Yeah, just put your old discarded TV anywhere on the sidewalk, preferably where it only inconveniences pedestrians and not cars.

Think About It

Carcentrism is easy to spot. It’s what leads to people throwing bags full of empty Krystal boxes on the side of the road; putting garbage cans right in the middle of sidewalks;[2] stacking the remnants of weekend yardwork all over the sidewalk and halfway into the street;[3] parking their cars on sidewalks; giving no way to cyclists or runners; giving no way and laying on the horn when passing runners; giving no way, laying on the horn, and speeding up when passing runners. The list is long and mean.

And it’s not just the practices of citizens, but the lack of public- and private-sector concern for the situation. Streets are paved with no sidewalks and no shoulders; parks are few or non-existent; public spaces are overrun with motorized vehicles; malls and shopping centers are built that actually encourage driving through the middle of them (yes, it was too much effort to park and walk into the mall); apartment complexes are built with electronic gates that only respond to heavy vehicles, effectively imprisoning anyone not in a car; cities are being built out, rather than up, letting the urban centers fall into disrepair, forcing citizens to drive to ever-expanding outskirts, and producing more sprawl and derelict buildings. The list is long and sad.

These realities not only make us carcentric, but promote isolation, misanthropy, and unhealthiness.

If you’re one that only leaves your house for two reasons — one to do some sort of never-ending yard work, or to get in the car and drive somewhere — then likely you might not even consider how putting a garbage can on the sidewalk is convenient for no one but yourself. I think the best way to begin curbing carcentrism is to just have a walk around your own neighborhood and see how difficult and dangerous it is. This may not be true everywhere, but it certainly is where I live in Macon, Georgia. And I’m even supposed to live in an “historic district” — you know, a nice area.

Leaving your neighborhood on foot or bike is also educational. It seems to me that at least one-in-five drivers has a cell phone on his face. It’s easy to see from these animated conversations that they should be in a coffee shop, not behind the wheel of a large truck. I don’t need a study to tell me this is dangerous — not just to other drivers, but even more so to those of us not protected by an automobile. Not only are drivers distracted, but they seem even more aggressive from the sidewalk, especially when they speed past. Now I don’t want to sound like my mother here, but why is everyone in such a hurry? Do you really need to drive so quickly? Please slow down and consider cyclists and pedestrians. Take a breath. There.

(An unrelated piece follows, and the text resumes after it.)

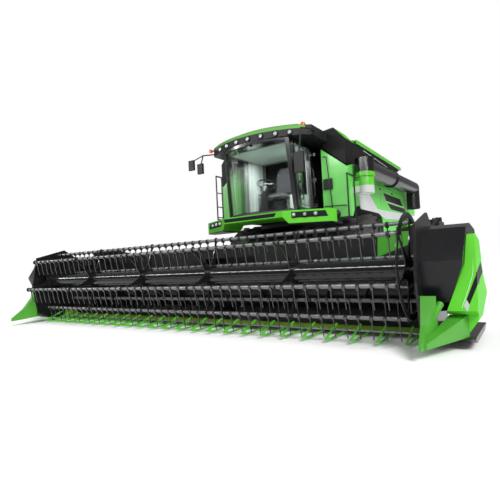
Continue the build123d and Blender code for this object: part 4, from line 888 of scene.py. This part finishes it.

Ingleside Avenue: where my runs come to an end. Notice there’s plenty of room on each side to have a sidewalk. Yet, I’m forced to run in the mud and grass if I don’t want to be hit by people driving much too fast.

For Our Health

I run at least twenty miles a week, so I cover a lot of ground on foot. It’s dangerous, but I see more and more of my neighbors joining me. I think that even more would if we as a community decided we wanted to make some changes to our streets and neighborhoods. We should set aside more land for parks, so we can have outdoor areas away from traffic. We could make certain streets only accessible to residents from side roads, cutting down on drivers cutting through to avoid traffic lights. We should require sidewalks, bike lanes, and wide shoulders whenever new streets are built or existing ones upgraded. Streets that are narrow — like my local Ingleside Avenue pictured just above this section — could get speed humps to slow traffic way down.

We might let residents know that sidewalks are only for that: walking — not parking or dumping. We could close off sections of downtown to cars, encouraging more pedestrian traffic and local businesses to reinvest in town centers. We could take some old train tracks and convert them to cycling trails. The list goes on. I do love to drive, and there’s something healthy about a peaceful drive in the country. However, by combatting carcentrism, we could all benefit by replacing a bit of compulsory car time in areas of our communities set aside for non-car activities. It would promote physical and mental health, pride in our city, and cleaner air for us all to breathe. I would equally love to ride my bike to work, but this dream can only happen if we cared about it as a community. I’m not stupid for wanting a friendlier and safer community, am I?

I’d love to go back to a time when driving was special because we didn’t have to do it daily. What about you?[4]


  1. Cegłowski, Maciej (May 20, 2014). "The Internet With A Human Face". Idle Words. Retrieved 2019-01-08.
  2. Macon City ordinance, Sec. 18-106: “It shall be unlawful for any person in the city to allow the sidewalk in front of his residence or place of business to be occupied by any obstruction not allowed by law.”
  3. Macon City ordinance, Sec. 17-25: “Every person is hereby prohibited from keeping or maintaining on the public sidewalks, streets, or alleys of the city any garbage or trash container or other receptacle for garbage or trash.”
  4. I’m taking my crusade to Twitter using the hashtag #carcentric to document cases around my town. I’ll be sending these to the major and other local problem solvers to try to get some positive response to this problem. I encourage everyone to do the same for your own community.